Since the announcement of the estate sale, Cervenka has been surprised and overwhelmed by the response: 50,000 people have viewed the official website. “I’m getting phone calls from all over the country and everybody wants to buy something,” she says. “That’s fantastic, but why are you buying a souvenir of a place you don’t visit? Come to my poetry readings and art shows!”
Explaining her potential move to Texas, Cervenka says, “I have tons of close friends in Austin, I love the music, I always have a magical time there.” She continues, “The other reason I’m moving, if the creek don’t rise, is that when I moved to California in 1976, Jerry Brown was governor. It was barefoot hippie girls, Hell’s Angels on the Sunset Strip, East L.A. lowriders, the ocean and nature. It was this fabulous incredible place about freedom.

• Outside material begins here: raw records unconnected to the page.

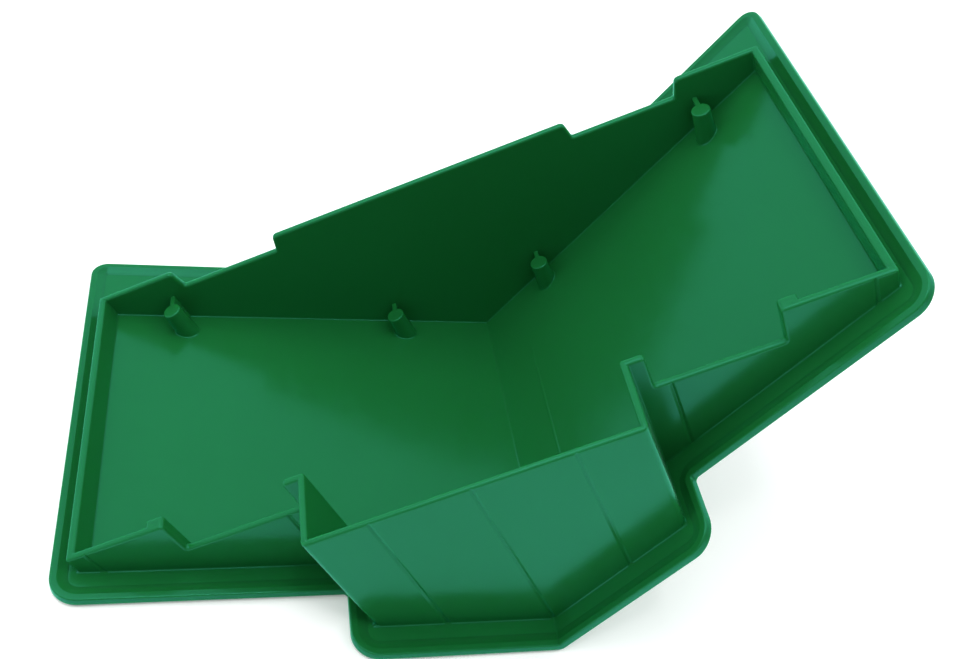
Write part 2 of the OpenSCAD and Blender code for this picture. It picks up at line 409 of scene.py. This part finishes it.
def rounded(points):
    """An outline from (x, z, corner radius) points, with an arc in place of every corner with a radius."""
    outline = []
    count = len(points)
    for i, (x, z, r) in enumerate(points):
        corner = Vector((x, z))
        before = (Vector(points[i - 1][:2]) - corner).normalized()
        after = (Vector(points[(i + 1) % count][:2]) - corner).normalized()
        if r == 0:
            outline.append((x, z))
            continue
        half = before.angle(after) / 2
        centre = corner + (before + after).normalized() * r / math.sin(half)
        start = corner + before * r / math.tan(half) - centre
        end = corner + after * r / math.tan(half) - centre
        sweep = start.angle_signed(end)
        for k in range(ROUND_STEPS + 1):
            a = -sweep * k / ROUND_STEPS
            outline.append(tuple(centre + Matrix.Rotation(a, 2) @ start))
    return outline


def notch_cutters():
    """What the notches take out of the gable walls, with the tabs' corners rounded."""
    cutters = []
    over = OPEN_Z + PAST
    lip = 1
    tab = TAB_CORNER_R
    inside = NOTCH_CORNER_R
    aside = 4
    inner, outer = FRONT_NOTCH
    seat = OPEN_Z - FRONT_NOTCH_D
    for side in (-1, 1):
        points = [
            (inner, seat, inside), (outer, seat, inside),
            (outer, OPEN_Z, lip), (outer + aside, OPEN_Z, 0), (outer + aside, over, 0),
            (inner - PAST, over, 0), (inner - PAST, OPEN_Z, 0), (inner, OPEN_Z, lip)]
        outline = rounded([(side * x, z, r) for x, z, r in points])
        cutters.append(prism("cutter", outline, -PAST, GABLE_WALL_T + NOTCH_RIB_T + PAST, "Y"))
    inner, outer = BACK_NOTCH
    seat = OPEN_Z - BACK_NOTCH_D
    lean = BACK_NOTCH_LEAN
    right = [
        (inner, OPEN_Z - BACK_TAB_DROP, tab), (inner + lean, seat, inside), (outer - lean, seat, inside),
        (outer, OPEN_Z, tab), (outer + aside, OPEN_Z, 0), (outer + aside, over, 0)]
    left = [(-x, z, r) for x, z, r in reversed(right)]
    near, far = GABLE_SPAN - GABLE_WALL_T - PAST, GABLE_SPAN + PAST
    cutters.append(prism("cutter", rounded(left + right), near, far, "Y"))
    return joined("cutters", cutters)


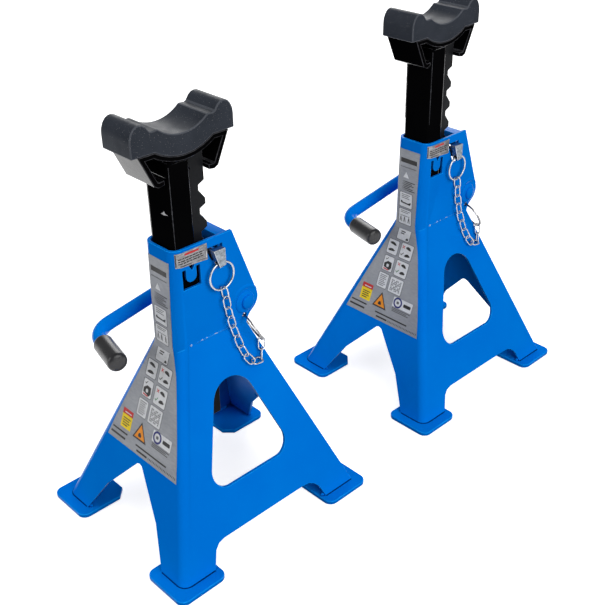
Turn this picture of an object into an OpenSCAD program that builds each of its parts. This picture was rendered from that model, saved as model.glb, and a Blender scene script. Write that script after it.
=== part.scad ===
// Pair of ratchet axle stands: folded four-legged frames with toothed lifting posts.
// Frame: X left to right, Y front to back, Z up, millimetres.
// The origin is on the floor, midway between the two stands.

/* [Frame] */
// thickness of the pressed sheet
sheet = 2.5; // [2:0.1:4]
// outside width of the upright column
column_w = 33.8; // [30:0.1:60]
// distance from the stand's centre to the column's front face
column_front = 28.7; // [24:0.1:40]
// height of the column's top rim
column_h = 233.6; // [200:0.1:320]
// height of the crease where the legs start to flare
crease_h = 156.2; // [120:0.1:200]
// forward lean of the column's front, in degrees
column_lean = 1.4; // [0:0.1:4]
// half width over the legs at the foot plates
leg_x = 76.1; // [60:0.1:120]
// distance from centre to the legs' front edge at the foot plates
leg_front = 86.9; // [70:0.1:130]
// distance from centre to the legs' rear edge at the foot plates
leg_rear = 87.3; // [70:0.1:130]
// outside radius of the folded corners
bend_r = 8; // [5:0.5:12]

/* [Foot plates] */
// width of the whole foot print
base_w = 170.8; // [140:0.1:260]
// depth of the whole foot print
base_d = 192; // [150:0.1:280]
// width of one foot plate
foot_w = 43.9; // [35:0.1:60]
// depth of one foot plate
foot_d = 42.8; // [35:0.1:60]
// thickness of a foot plate
foot_t = 3.6; // [3:0.1:6]
// radius of a foot plate's outer corners
foot_r = 7; // [3:0.5:12]

/* [Post] */
// width of the post tube
post_w = 28; // [20:0.1:40]
// depth of the post tube
post_d = 18; // [14:0.1:30]
// distance from centre to the post tube's front face
post_front = 23.6; // [20:0.1:30]
// wall of the post tube
post_wall = 2.5; // [2:0.1:4]
// height of the post tube's lower end
post_low = 67.5; // [60:0.5:90]
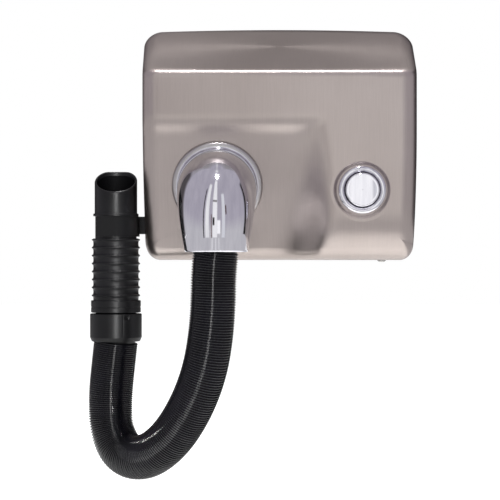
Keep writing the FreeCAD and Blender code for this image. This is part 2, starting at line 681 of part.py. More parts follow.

Now when I think about California, I think of a liberal oppressive police state and regulations and taxes and fees. I’d rather go someplace and have my own little place out on the edge of town. I’m a country girl at heart. It makes me happy when I see people in Texas open-carrying. It makes me feel safe. I’m not even a gun owner, but I’d like to see a gun rack in every pickup truck, like my boyfriend had when I was fifteen years old in Florida. An armed society is a polite society.”
She cracks a smile. “Now Jerry Brown’s governor again. He’s done some great things, like balancing the budget and libraries are open on Sundays. But things are getting to the point in this country where people are going to have to fight to survive and fight for their rights. I think not so much about where I want to live, but where I want to die.” Thirty-one years ago, in X’s “I Must Not Think Bad Thoughts,” Cervenka and Doe sang about “the civil wars and the uncivilized wars.” What was once wordplay seems ever more real to her now.
Cervenka grins and changes the subject. “I like the idea of people having a three-dollar coffee mug they can say was mine,” she says. She’s not selling the rarest X treasures; those she’s keeping for herself or saving for her son. “I know a lot of people want to come here and see the first X show flyer, signed by X, the Weirdos and Black Randy,” she confides. “It isn’t here. Don’t come for that. Because it doesn’t exist in the first place! If it did, I probably would have given it away by now.”